Depuis lors, tous les trotskistes et anarchistes officiels ont persisté et signé : lors de la guerre d’Espagne, de la Seconde Guerre mondiale, lors de la guerre d’Algérie, du Vietnam, et bien d’autres encore… En l’occurrence, lors des multiples conflits qui ont ravagé le Moyen-Orient depuis plus de 50 ans, ils ont appelé systématiquement les prolétaires à se battre pour la « satisfaction de l’ensemble des droits nationaux et démocratiques des Palestiniens » et permettre une « solution juste » au conflit ! Comme si la décomposition du monde capitaliste, son chaos grandissant tous les jours, sa barbarie guerrière à tous les niveaux, le militarisme grandissant des grandes puissances et des seconds couteaux régionaux, tous impérialistes, pouvaient déboucher sur une « solution juste » ! Dans cette région du monde rongée par la guerre depuis des décennies, comme dans chaque épisode guerrier partout dans le monde, il ne peut y avoir de solution dans le cadre du capitalisme !
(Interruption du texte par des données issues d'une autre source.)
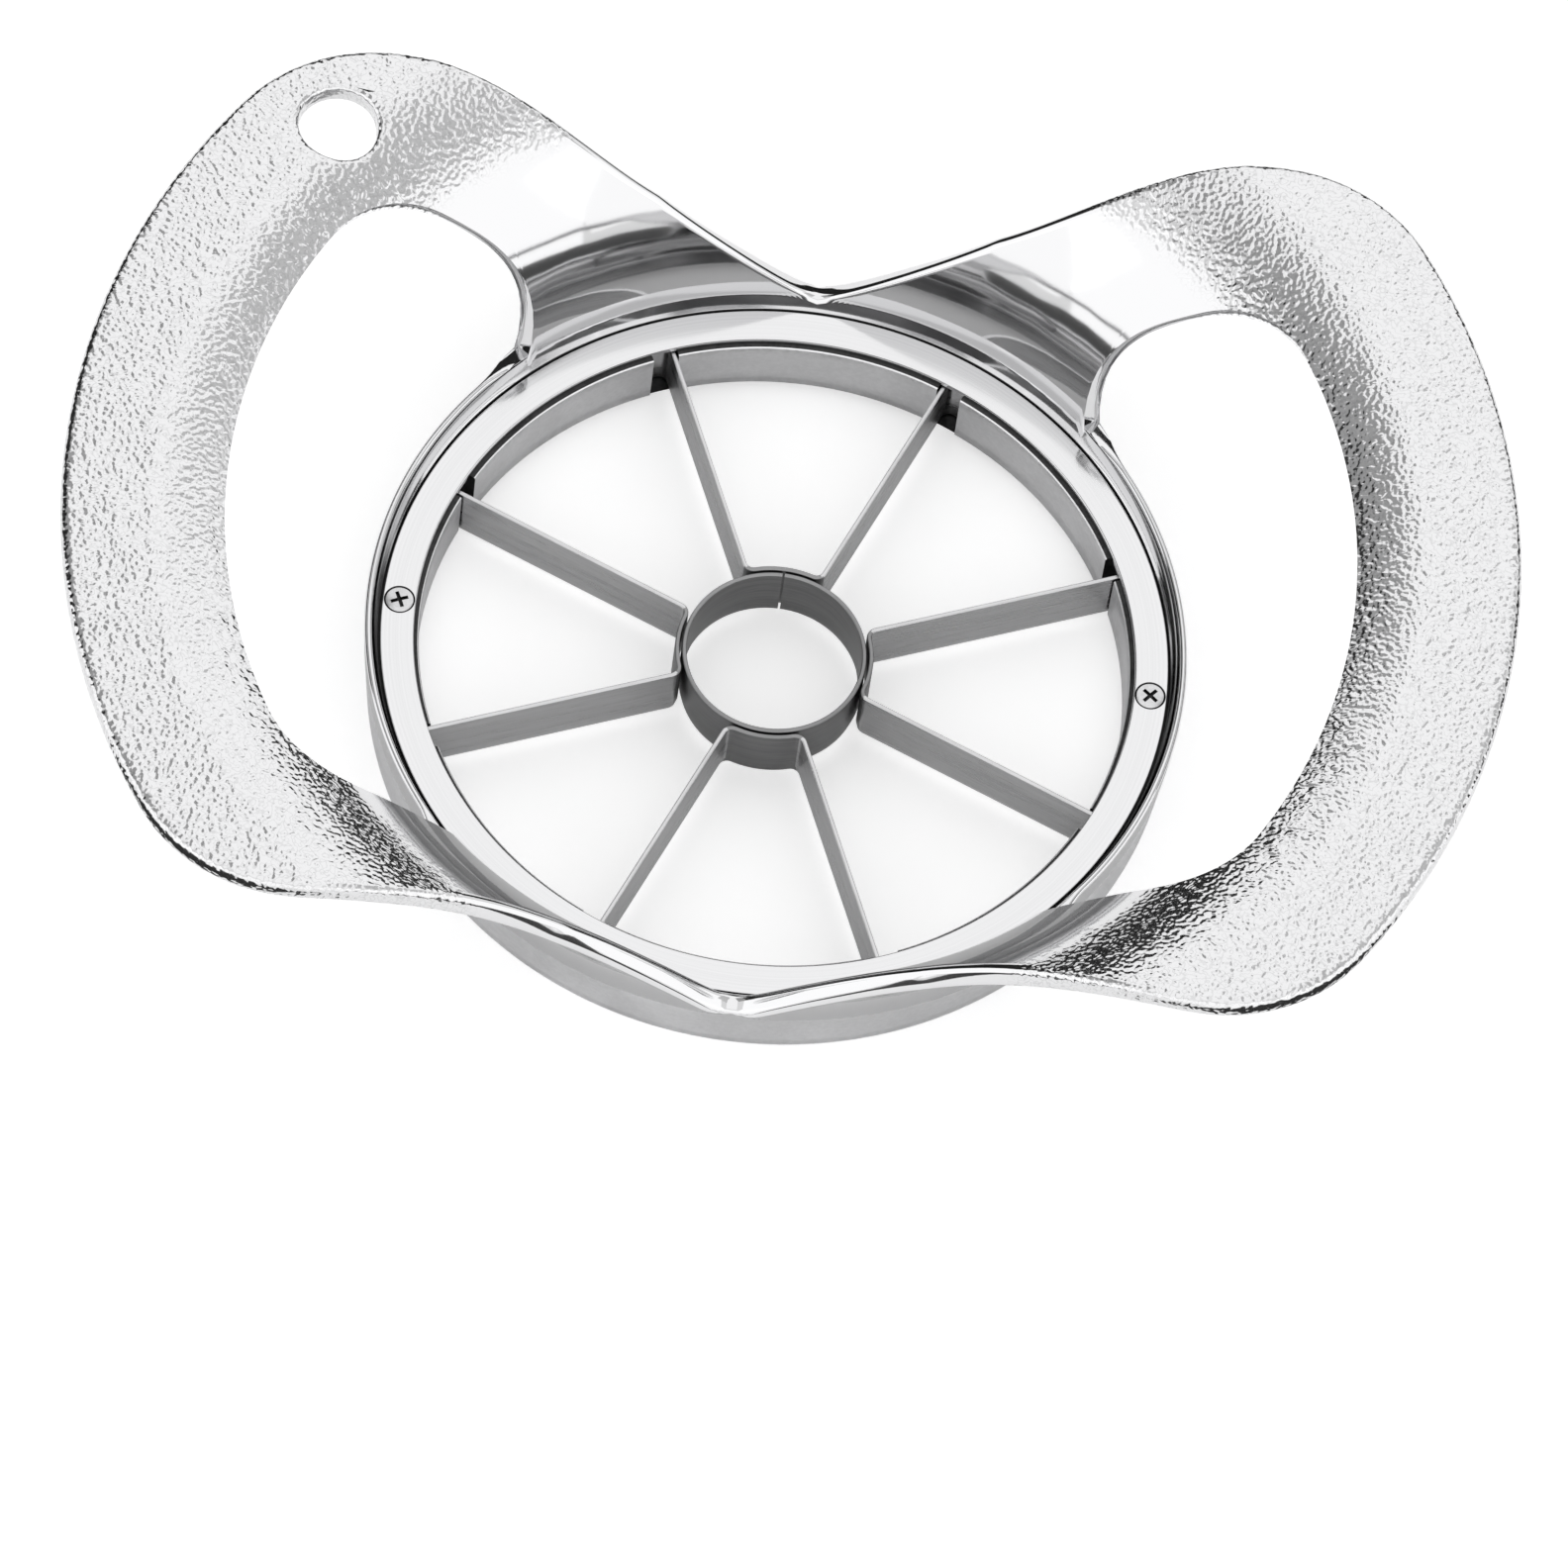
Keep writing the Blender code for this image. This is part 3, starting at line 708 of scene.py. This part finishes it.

Où se trouvent donc les intérêts de la classe ouvrière, celle en Israël, juive ou arabe, celle en Palestine, celle des autres pays du monde ? Les ouvriers juifs exploités en Israël par des patrons juifs, les ouvriers palestiniens exploités par des patrons juifs ou arabes vivent les mêmes conditions de travail et ont chacun le même ennemi : le capitalisme. Tout comme les ouvriers du monde entier !
Face à la folie guerrière subie depuis des décennies par les ouvriers israéliens et palestiniens, le prolétariat des « grandes démocraties » ne doit prendre le parti d’aucun camp contre un autre. La meilleure solidarité qu’ils puissent leur apporter ne consiste certainement pas à encourager leurs illusions nationalistes mais à développer le combat contre le système capitaliste responsable de toutes les guerres. Face au chaos grandissant à l’heure actuelle dans tout le Proche-Orient, la classe ouvrière ne pourra conquérir la paix qu’en renversant le capitalisme à travers la lutte internationale du prolétariat.
Contre le nationalisme, contre les guerres dans lesquelles veulent vous entraîner vos exploiteurs : Prolétaires de tous les pays, unissez-vous !
Alfred, 7 juin 2021
1) Solidarité Ouvrière internationaliste (14 mai 2021).